Bolt held back, and watched from afar, as the townspeople she had lived with for a year had rushed around, proclaiming the presence of swelling and lumps on a number of citizens had appeared. Rumours had been brought in of the dreadful plague ravishing overseas – but nobody had truly been ready for it. Talk began of boarding up homes, burning fires, purifying the air…Bolt could barely keep up, but she was careful to stay hidden and stay far away, she suspected the illness was confined to humans, but couldn't help the nagging feeling that this was a little too convenient that the plague had hit on the same day that the mysterious signal had disappeared.
Had this been the perfect cover for whatever had been planned?
She was too blindsided to think of the answer in the moment. The only person she had wanted to find was Isabella, and once she had got a good idea of what was going on in the town, she ran back to the farm to find Isabella's father in hysterics in the fields.
"My daughter…my only daughter!"
The moment that Bolt had truly understood how much she cared for Isabella had been the moment she had seen Isabella's father in tears, and had known that her friend was going to die.
Bolt had to be held back from going to Isabella's side – it was madness, she knew, and the townsfolk were not about to permit another young woman to become freely infected, but Bolt was unrealistically certain this had something to do with the signal she was investigating. She couldn't be sure how, but she couldn't let her companion pass away uncounted for and alone – she had to care for her, tell her what had happened – try to help…
But in the end, there was nothing you could do against the Black Death.
Bolt spent a grim two days hiding away from the main part of the town, living off what scraps she could manage and in a state of permanent distress, before the news fed back to her that Isabella has succumbed to the plague.

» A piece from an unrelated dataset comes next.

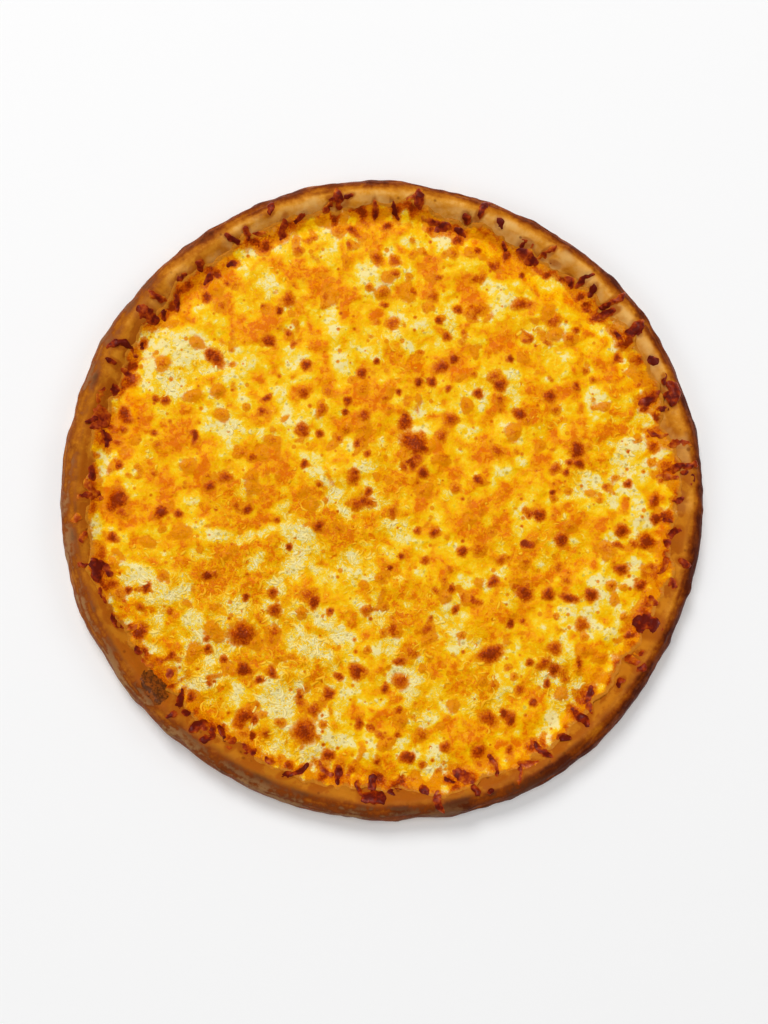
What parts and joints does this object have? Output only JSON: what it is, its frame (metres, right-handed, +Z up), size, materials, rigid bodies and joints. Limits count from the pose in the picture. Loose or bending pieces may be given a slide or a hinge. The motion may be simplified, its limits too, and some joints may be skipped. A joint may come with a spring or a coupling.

Against her better judgement, she returned back to the civilisation one more time, and from afar saw her friend tossed into a mass grave made for the expected large amount of victims that would inevitably follow. Already, the town that had sheltered her for the past year was being ceremoniously stripped of life – fires burned in the streets and more and more homes were boarded up. It was time to leave.

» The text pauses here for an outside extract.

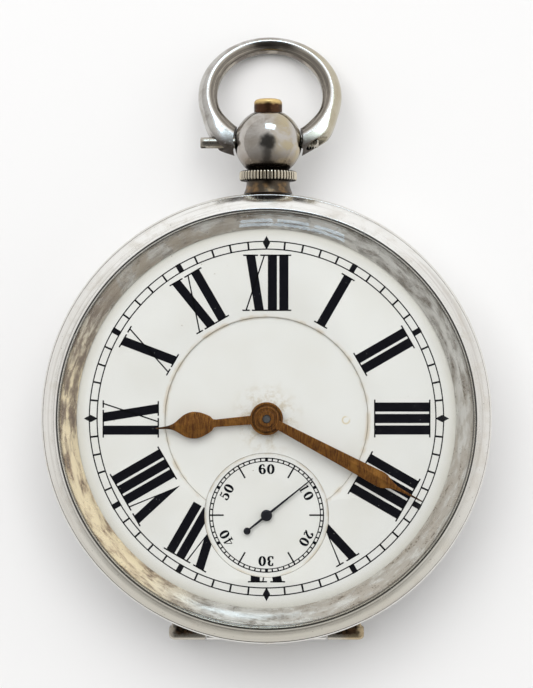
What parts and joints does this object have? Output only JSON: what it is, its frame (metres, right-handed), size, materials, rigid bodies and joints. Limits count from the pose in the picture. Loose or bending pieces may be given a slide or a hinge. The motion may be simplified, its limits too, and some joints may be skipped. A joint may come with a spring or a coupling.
{
  "type": "open face pocket watch",
  "caption": "Key-wound silver open face pocket watch with hinged back and dust cover, swinging bow, push-piece pendant, enamel dial and geared movement.",
  "frame": {"origin": "centre of the flat of the back cover, on the dial axis, with the watch lying on its back", "axes": "+Z out of the dial, +Y towards 12 o'clock and the bow, +X towards 3 o'clock"},
  "size_m": [0.054, 0.074, 0.0162],
  "materials": {
    "silver": "polished",
    "glass": "polished",
    "cuvette_brass": "satin",
    "push_brass": "satin",
    "steel": "satin",
    "blued_steel": "gloss",
    "black_steel": "satin",
    "enamel": "gloss",
    "rusty_hands": "matte",
    "gilt": "satin",
    "ruby": "polished"
  },
  "bodies": {
    "case": {"case_band": "silver", "pendant": "silver", "milled_collar": "silver", "hinge_pin": "steel", "fly_spring": "blued_steel", "dial": "enamel", "dial_centre": "enamel", "seconds_dial": "enamel", "main_plate": "gilt", "train_plate": "gilt", "pillar_1": "gilt", "pillar_2": "gilt", "pillar_3": "gilt", "plate_screw_1": "blued_steel", "plate_screw_2": "blued_steel", "plate_screw_3": "blued_steel", "case_screw_1": "blued_steel", "case_screw_2": "blued_steel", "pallet_cock": "gilt", "hairspring": "blued_steel", "balance_cock": "gilt", "balance_endstone": "ruby", "cock_screw": "blued_steel", "click_spring": "steel"},
    "front": {"bezel": "silver", "crystal": "glass"},
    "back": {"back_cover": "silver"},
    "dust_cover": {"cuvette": "cuvette_brass"},
    "bow": {"bow": "silver", "bow_screw": "steel"},
    "push": {"push_piece": "push_brass"},
    "lock": {"lock_spring": "blued_steel"},
    "minute": {"centre_wheel": "gilt", "cannon_pinion": "steel", "minute_hand": "rusty_hands"},
    "hour": {"hour_wheel": "gilt", "hour_hand": "rusty_hands"},
    "minute_work": {"minute_wheel": "gilt"},
    "third": {"third_wheel": "gilt"},
    "seconds": {"fourth_wheel": "gilt", "seconds_hand": "black_steel"},
    "escape": {"escape_wheel": "steel"},
    "barrel": {"barrel": "gilt", "barrel_cover": "gilt", "mainspring": "steel"},
    "winding": {"barrel_arbor": "steel", "ratchet_wheel": "steel"},
    "click": {"click": "steel"},
    "lever": {"pallet_lever": "steel"},
    "balance": {"balance_wheel": "gilt", "balance_staff": "steel"},
    "regulator": {"regulator": "steel"}
  },
  "joints": [
    {"name": "bow_swing", "type": "hinge", "parent": "case", "child": "bow", "pos_m": [0.0002, 0.03318, 0.0083], "axis": [1, 0, 0], "range_deg": [-104, 167]},
    {"name": "push_press", "type": "slide", "parent": "case", "child": "push", "axis": [0, -1, 0], "range_m": [0, 0.0009], "stiffness_N_per_m": 3000, "springref_m": -0.001},
    {"name": "lock_release", "type": "hinge", "parent": "case", "child": "lock", "pos_m": [0.01135, 0.01966, 0.006], "axis": [0, 0, 1], "range_deg": [0, 4.6]},
    {"name": "bezel_lift", "type": "slide", "parent": "case", "child": "front", "axis": [0, 0, 1], "range_m": [0, 0.012]},
    {"name": "back_open", "type": "hinge", "parent": "case", "child": "back", "pos_m": [0, -0.0263, 0.0048], "axis": [-1, 0, 0], "range_deg": [0, 105]},
    {"name": "cuvette_open", "type": "hinge", "parent": "case", "child": "dust_cover", "pos_m": [0, -0.0263, 0.0048], "axis": [-1, 0, 0], "range_deg": [0, 84]},
    {"name": "minute_turn", "type": "hinge", "parent": "case", "child": "minute", "pos_m": [0, 0, 0.009], "axis": [0, 0, -1], "continuous": true},
    {"name": "hour_turn", "type": "hinge", "parent": "case", "child": "hour", "pos_m": [0, 0, 0.01], "axis": [0, 0, -1], "continuous": true},
    {"name": "minute_work_turn", "type": "hinge", "parent": "case", "child": "minute_work", "pos_m": [0.00451, 0.00164, 0.0097], "axis": [0, 0, -1], "continuous": true},
    {"name": "third_turn", "type": "hinge", "parent": "case", "child": "third", "pos_m": [0.00328, -0.00641, 0.007], "axis": [0, 0, -1], "continuous": true},
    {"name": "seconds_turn", "type": "hinge", "parent": "case", "child": "seconds", "pos_m": [0, -0.01157, 0.007], "axis": [0, 0, -1], "continuous": true},
    {"name": "escape_turn", "type": "hinge", "parent": "case", "child": "escape", "pos_m": [-0.00506, -0.01341, 0.007], "axis": [0, 0, -1], "continuous": true},
    {"name": "barrel_turn", "type": "hinge", "parent": "case", "child": "barrel", "pos_m": [0.00239, 0.00893, 0.0065], "axis": [0, 0, -1], "continuous": true},
    {"name": "winding_turn", "type": "hinge", "parent": "case", "child": "winding", "pos_m": [0.00239, 0.00893, 0.004], "axis": [0, 0, 1], "continuous": true},
    {"name": "click_lift", "type": "hinge", "parent": "case", "child": "click", "pos_m": [-0.00174, 0.00742, 0.0041], "axis": [0, 0, 1], "range_deg": [0, 8]},
    {"name": "lever_rock", "type": "hinge", "parent": "case", "child": "lever", "pos_m": [-0.00718, -0.01038, 0.0067], "axis": [0, 0, 1], "range_deg": [-5, 5]},
    {"name": "balance_swing", "type": "hinge", "parent": "case", "child": "balance", "pos_m": [-0.00942, -0.00718, 0.005], "axis": [0, 0, 1], "range_deg": [-270, 270]},
    {"name": "regulator_turn", "type": "hinge", "parent": "case", "child": "regulator", "pos_m": [-0.00942, -0.00718, 0.0032], "axis": [0, 0, 1], "range_deg": [-22, 8]}
  ],
  "couplings": [
    {"joint": "lock_release", "follows": "push_press", "rad_per_m": 88},
    {"joint": "cuvette_open", "follows": "back_open", "ratio": 0.8},
    {"joint": "hour_turn", "follows": "minute_turn", "ratio": 0.083333},
    {"joint": "minute_work_turn", "follows": "minute_turn", "ratio": -0.33333},
    {"joint": "third_turn", "follows": "minute_turn", "ratio": -8},
    {"joint": "seconds_turn", "follows": "minute_turn", "ratio": 60},
    {"joint": "escape_turn", "follows": "minute_turn", "ratio": -600},
    {"joint": "barrel_turn", "follows": "minute_turn", "ratio": -0.16667}
  ]
}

She knew now that this plague was part of human history, but even until this very day she could never shake the uneasiness that the two events – the signal disappearing and the Black Death arriving, had been linked. She had also never lost the image of Isabella's limp body sliding away, or the emptiness in the pit of her stomach that had only been filled with a weighty sorrow, that she still carried with her to this day.
Bolt wasn't sure if it was her imagination, but she could have also sworn that Isabella's body had a faint bluish tinge to it as it had fallen into the grave. But as she travelled from this cursed time using the Time Energy she had naturally built up over the last year to escape to wherever she could manage, she told herself that it was just her grief imagining things.